First, Kagan explains why this excuse (and that’s exactly what it is) holds so much power:
For Republican elected officials looking desperately for a way out of supporting a war that threatens their reelection, this has become not only the preferred excuse but also a necessary psychological crutch.
For these Republicans, even more than for Democrats, blaming the Iraqis solves a number of big problems. It absolves them of having supported the war in the first place. We were right to go to war, they will say, and we gave it our best shot. It isn’t our fault if the Iraqis were unable or unwilling to do their part.
Blaming the Iraqis also allows Republicans to acquiesce in defeat without having to acknowledge that it is an American defeat. We didn’t fail, the Iraqis did. And blaming the Iraqis clears the American conscience. We got rid of Saddam Hussein, Republicans will say. The rest was up to them, and they failed. The more sophisticated will declare that the Iraqis were culturally destined to fail.

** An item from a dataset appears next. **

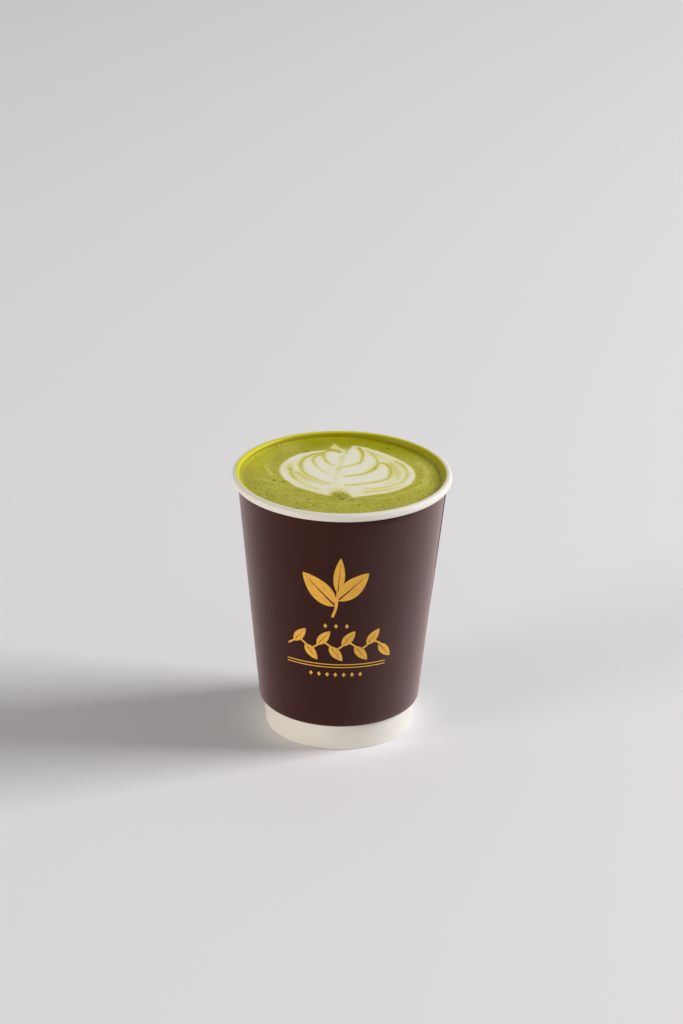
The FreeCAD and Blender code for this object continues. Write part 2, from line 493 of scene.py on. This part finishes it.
def spline(points, steps=10, closed=False):
    # smooth curve through the points
    points = np.array(points, float)
    if closed:
        padded = np.vstack([points[-1], points, points[:2]])
    else:
        padded = np.vstack([2 * points[0] - points[1], points, 2 * points[-1] - points[-2]])
    t = np.arange(steps)[:, None] / steps
    curve = []
    for a, b, c, d in zip(padded, padded[1:], padded[2:], padded[3:]):
        curve.append(0.5 * (2 * b + (c - a) * t + (2 * a - 5 * b + 4 * c - d) * t ** 2
                            + (3 * b - 3 * c + d - a) * t ** 3))
    curve.append(padded[-2:-1])
    return np.vstack(curve)


def distanceTo(curve, spots):
    # distance from each spot to the curve, and how far along the curve the nearest place is, 0 to 1
    nearest = np.full(len(spots), np.inf)
    along = np.zeros(len(spots))
    for index, (start, end) in enumerate(zip(curve, curve[1:])):
        step = end - start
        share = np.clip(((spots - start) @ step) / max(step @ step, 1e-12), 0, 1)
        reach = np.hypot(*(spots - start - share[:, None] * step).T)
        closer = reach < nearest
        nearest = np.where(closer, reach, nearest)
        along = np.where(closer, (index + share) / (len(curve) - 1), along)
    return nearest, along


def insideOf(curve, spots):
    # True where a spot lies inside the closed curve
    inside = np.zeros(len(spots), bool)
    x, y = spots.T
    for (x0, y0), (x1, y1) in zip(curve, np.roll(curve, -1, 0)):
        crosses = (y0 > y) != (y1 > y)
        place = x0 + (y - y0) * (x1 - x0) / (y1 - y0 if y1 != y0 else 1e-12)
        inside ^= crosses & (x < place)
    return inside


def ripple(spots, size, seed):
    # smooth random unevenness, about -1 to 1
    draw = np.random.default_rng(seed)
    value = np.zeros(len(spots))
    for turn in range(6):
        heading = draw.uniform(0, 2 * math.pi)
        pitch = size * draw.uniform(0.7, 1.5)
        phase = draw.uniform(0, 2 * math.pi)
        value += np.sin(spots @ (math.cos(heading), math.sin(heading)) * 2 * math.pi / pitch + phase)
    return value / 3


def softSum(fields, spots):
    # sum of soft oval patches: centre, half width and half length, turn in degrees, amount
    total = np.zeros(len(spots))
    for centre, (width, length), turn, amount in fields:
        across = math.radians(turn)
        local = spots - centre
        u = local @ (math.cos(across), math.sin(across)) / width
        v = local @ (-math.sin(across), math.cos(across)) / length
        total += amount * np.exp(-(u ** 2 + v ** 2))
    return total


def milkAt(spots):
    # share of milk in the foam's surface, 0 green to 1 white
    rough = np.clip(softSum(foam["footFroth"], spots), 0, 1)
    soft = foam["outlineSoftness"] * (1 + foam["frothSoftness"] * rough)
    pitch, amount = foam["outlineWobble"]
    wobble = np.stack([ripple(spots, pitch, 3), ripple(spots, pitch, 4)], 1) * amount
    pitch, amount = foam["frothRagged"]
    ragged = np.stack([ripple(spots, pitch, 13), ripple(spots, pitch, 14)], 1) * rough[:, None] * amount
    spots = spots + wobble + ragged
    milk = np.zeros(len(spots))
    for outline, most in ((foam["outline"], 1.0), (foam["leafTip"], foam["leafTipMilk"])):
        curve = spline(outline, 8, closed=True)
        reach = distanceTo(curve, spots)[0]
        signed = np.where(insideOf(curve, spots), reach, -reach)
        share = np.clip(0.5 + signed / (2 * soft), 0, 1)
        milk = np.maximum(milk, most * share ** 2 * (3 - 2 * share))
    body = milk
    haloWidth, haloShare = foam["lineHalo"]
    for points, width, strengthStart, strengthEnd in foam["lines"]:
        reach, along = distanceTo(spline(points, 8), spots)
        strength = strengthStart + (strengthEnd - strengthStart) * along
        core = (1 - haloShare) * np.exp(-(reach / width) ** 2)
        halo = haloShare * np.exp(-(reach / (haloWidth * width)) ** 2)
        milk = milk * (1 - strength * (core + halo))
    return np.clip(milk + softSum(foam["spots"], spots) * body, 0, 1)


def creamAt(spots):
    cream = np.zeros(len(spots))
    for points, width, strength in foam["streaks"]:
        reach, along = distanceTo(spline(points, 6), spots)
        fade = np.sin(np.clip(along, 0.02, 0.98) * math.pi) ** 0.6
        cream += strength * fade * np.exp(-(reach / width) ** 2)
    return cream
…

A few paragraphs later, Kagan starts to take the excuse apart (link in original):
The fact is that, contrary to so many predictions, Iraq has not descended into civil war. Political bargaining continues. Signs of life are returning to Baghdad and elsewhere. Many Sunnis are fighting al-Qaeda terrorist groups, not their Shiite neighbors. And sectarian violence is down by about 50 percent since December.
Then Kagan detonates the excuse with this salient fact (link in original, emphasis added): “According to Gen. David Petraeus, upward of 80 percent of the suicide bombers are not Iraqis.”
So, in addition to the “civil war combatants” not actually fighting one another, and the fact that both “sides” are in fact supported and funded by the Iranian mullahcracy, we now know that the overwhelming majority of the terrorists involved are foreigners.
This is a civil war? It looks at lot more like a slow-motion invasion to me.